What would happen at work?
What would happen in the neighborhood?
What would happen at our schools if forgiveness reigned?

It would change everything.

Now, there are two kinds of forgiveness in the Bible.


The Bible doesn’t use those words, but the concepts are there. Both are called forgiving, but they are forgiving in two different ways.

Attitudinal forgiveness is that forgiving that needs to happen in our hearts regardless of whether or not the other person is repentant. Regardless of whether or not they ask for forgiveness.

We might call it: releasing bitterness. Jesus praying, “Father, forgive them for they know not what they do.” Even though they weren’t repentant, Jesus was forgiving them.

This includes what we talked about last week: overlooking an offense. It’s a glory to overlook an offense–do it if you can, if the sin will not wreck the relationship or someone else’s relationship–overlook an offense in your heart.

Cross Out the Record of Wrongs.

This also includes those times when someone sins against you, but they won’t repent of it. Those are some of the hardest things to deal with in all of life.

But you can’t let their sin eat you alive!

You’re stance towards them must be LOVE.

Ready to forgive fully. Ready to be reconciled when they are truly repentant–if they ever are.

Releasing bitterness. Keeping no record of wrongs in the sense of not being resentful.

Now, that does not mean don’t hold them accountable. It doesn’t mean that there won’t be a change, sometimes, in the relationship. It doesn’t mean that there won’t be consequences for their misdeeds–especially if they won’t repent of them.

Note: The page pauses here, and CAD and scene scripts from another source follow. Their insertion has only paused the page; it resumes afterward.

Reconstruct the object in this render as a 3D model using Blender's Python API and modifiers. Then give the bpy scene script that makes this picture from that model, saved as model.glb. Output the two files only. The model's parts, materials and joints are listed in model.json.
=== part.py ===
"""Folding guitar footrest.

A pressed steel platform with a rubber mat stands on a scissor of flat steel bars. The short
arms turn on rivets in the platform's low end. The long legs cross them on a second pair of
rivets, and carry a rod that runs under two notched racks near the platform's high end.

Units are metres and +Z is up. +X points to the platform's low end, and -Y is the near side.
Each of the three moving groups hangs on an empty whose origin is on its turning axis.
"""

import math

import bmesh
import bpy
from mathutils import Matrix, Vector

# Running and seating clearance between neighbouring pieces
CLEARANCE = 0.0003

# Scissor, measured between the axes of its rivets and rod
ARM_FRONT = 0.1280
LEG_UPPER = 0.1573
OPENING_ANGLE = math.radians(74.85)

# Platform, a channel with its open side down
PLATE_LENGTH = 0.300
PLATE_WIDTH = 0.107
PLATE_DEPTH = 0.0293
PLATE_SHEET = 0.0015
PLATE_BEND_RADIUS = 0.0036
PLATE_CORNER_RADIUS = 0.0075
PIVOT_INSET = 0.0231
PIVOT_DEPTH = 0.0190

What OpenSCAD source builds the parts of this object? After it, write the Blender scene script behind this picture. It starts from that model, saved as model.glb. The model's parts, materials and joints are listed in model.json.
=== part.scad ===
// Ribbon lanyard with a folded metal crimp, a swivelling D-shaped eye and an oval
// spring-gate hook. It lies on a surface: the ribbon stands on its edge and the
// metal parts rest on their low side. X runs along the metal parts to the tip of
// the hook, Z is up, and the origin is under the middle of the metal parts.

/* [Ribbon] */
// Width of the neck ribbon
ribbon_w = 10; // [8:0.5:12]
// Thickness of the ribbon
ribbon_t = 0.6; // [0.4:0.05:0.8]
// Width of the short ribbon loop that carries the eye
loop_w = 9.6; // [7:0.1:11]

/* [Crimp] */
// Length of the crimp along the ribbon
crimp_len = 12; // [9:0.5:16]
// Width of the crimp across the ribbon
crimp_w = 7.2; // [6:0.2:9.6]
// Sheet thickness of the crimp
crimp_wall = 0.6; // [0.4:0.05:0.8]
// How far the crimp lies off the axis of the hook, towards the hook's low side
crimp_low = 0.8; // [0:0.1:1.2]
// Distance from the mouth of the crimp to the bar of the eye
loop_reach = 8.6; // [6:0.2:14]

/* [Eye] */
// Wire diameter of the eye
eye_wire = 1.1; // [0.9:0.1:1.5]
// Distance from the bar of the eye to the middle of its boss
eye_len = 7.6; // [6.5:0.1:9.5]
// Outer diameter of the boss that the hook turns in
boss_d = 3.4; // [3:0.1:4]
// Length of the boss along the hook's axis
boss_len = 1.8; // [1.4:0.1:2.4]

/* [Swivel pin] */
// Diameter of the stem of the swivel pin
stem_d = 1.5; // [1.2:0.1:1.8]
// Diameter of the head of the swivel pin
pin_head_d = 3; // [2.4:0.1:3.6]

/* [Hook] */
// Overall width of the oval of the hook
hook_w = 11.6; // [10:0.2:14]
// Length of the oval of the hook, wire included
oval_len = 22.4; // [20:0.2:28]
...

But you can’t let their sin eat you alive.

You’re stance towards them must be LOVE.

It’ll be the toughest form of love for you to maintain, but you can do it in Christ!

I have a friend right now who has been sinned against in a major way–betrayal, really.

But he’s handling it like this. He’s loving his enemies. He’s not keeping a record of wrong.

It’s awesome to watch! It’s beautiful. It’s love!

Transactional Forgiveness is even better.

That’s when the other person is repentant, and you get to reconcile with them!

You get to throw open your arms!

You get to throw away the record book!

Transactional forgiveness is when you get to say, “I forgive you.” And it restores the relationship. It may not be like it was before–it might even be better.

Love keeps no record of wrongs.

Love forgives.

A few weeks ago, I told you that I needed to talk with someone who had been the victim of sexual abuse. I had to hold an interview with an abuse survivor and talk with them about their experience and how the Bible has or could help them deal with what happened to them.

Thank you to those of you who volunteered.

Heather and I met with one of you.

I had hoped to be an encouragement to you–but you were an encouragement to me.

You were a story of grace.

You see, this person, in our midst suffered many things at the hands the evil people.

But today, this person is not in the grip of bitterness. They are instead, full of grace, full of peace, full of forgiveness.

They still remember what happened to them. But they keep no record of wrongs against those who mistreated them.

It doesn’t make the mistreatment any better.

But it’s beautiful to see. Heather and I came away from that interview so encouraged and blessed!

And I asked this person what made it possible for them to forgive like that?

Do you know what the answer was?

It was the gospel.

It was the good news about Jesus Christ.

It was the Cross of Christ.

They said, “I am forgiven. I can forgive those who hurt me.”

That’s exactly right. The Bible says, “Forgive as the Lord forgave you.”

Because what we’ve done to God is much worse than what anyone has ever done to us–no matter how bad it is.

And the Cross is God’s instrument of forgiveness for us.

The Bible says that at the Cross, “He forgave us all our sins, having canceled the written code, with its regulations, that was against us and that stood opposed to us; he took it away, nailing it to the cross.”

God didn’t keep a record of wrongs with us.


And if we could be forgiven like that, then we can forgive others.

Have you been forgiven like that?

Have you had your record of wrongs nailed to the Cross?

Have you had your record CROSSED out?

If you have never trusted in Jesus Christ as your Lord and Savior, your King and your Record-Crossing Rescuer, then I invite you to turn from your sins and trust in Him today.

All of your sins, not in part but the whole can be nailed to the Cross and born by you no more.

Jesus offers full forgiveness. Eternal life in Heaven with Him.

Freely given. Freely received–by faith.

And if you have done that, if you believe the gospel, then you are forgiven and can forgive others.

You don’t have to keep a record of wrongs.

We, as Christians, don’t have to keep a record of wrongs.

I think that probably some of us in this room are keeping score.

And we think, somehow, that we have to do it. We have to keep this record or maybe justice won’t be done. Or maybe I won’t get what is due me. Or maybe they won’t get what is due them.

Trust Him.

Throw the record away.

That sin against you will be judged–either in Hell for eternity (perfect justice) or at the Cross–perfect justice and perfect mercy.

Either way, you don’t have to hold onto it. God will take care of it.

Justice will be and will be seen to be done.

Trust Him.

Throw the record away.

And Love! Live in Love.

That’s how He treated you!

God CROSSED OUT your record. You can cross out theirs.


If God has agape for all... And agape forgives all and never keeps a record of wrongs... Then why does God send people to hell for sins they have committed against God and are kept in record (rev 20:12).
God doesn't forgive everyone. Yet god god agape for everyone.
This explanation does not work. You should read the explanation in the 3rd chapter or the book A Man of High Character. That actually makes sense. I would like to hear your opinion on that.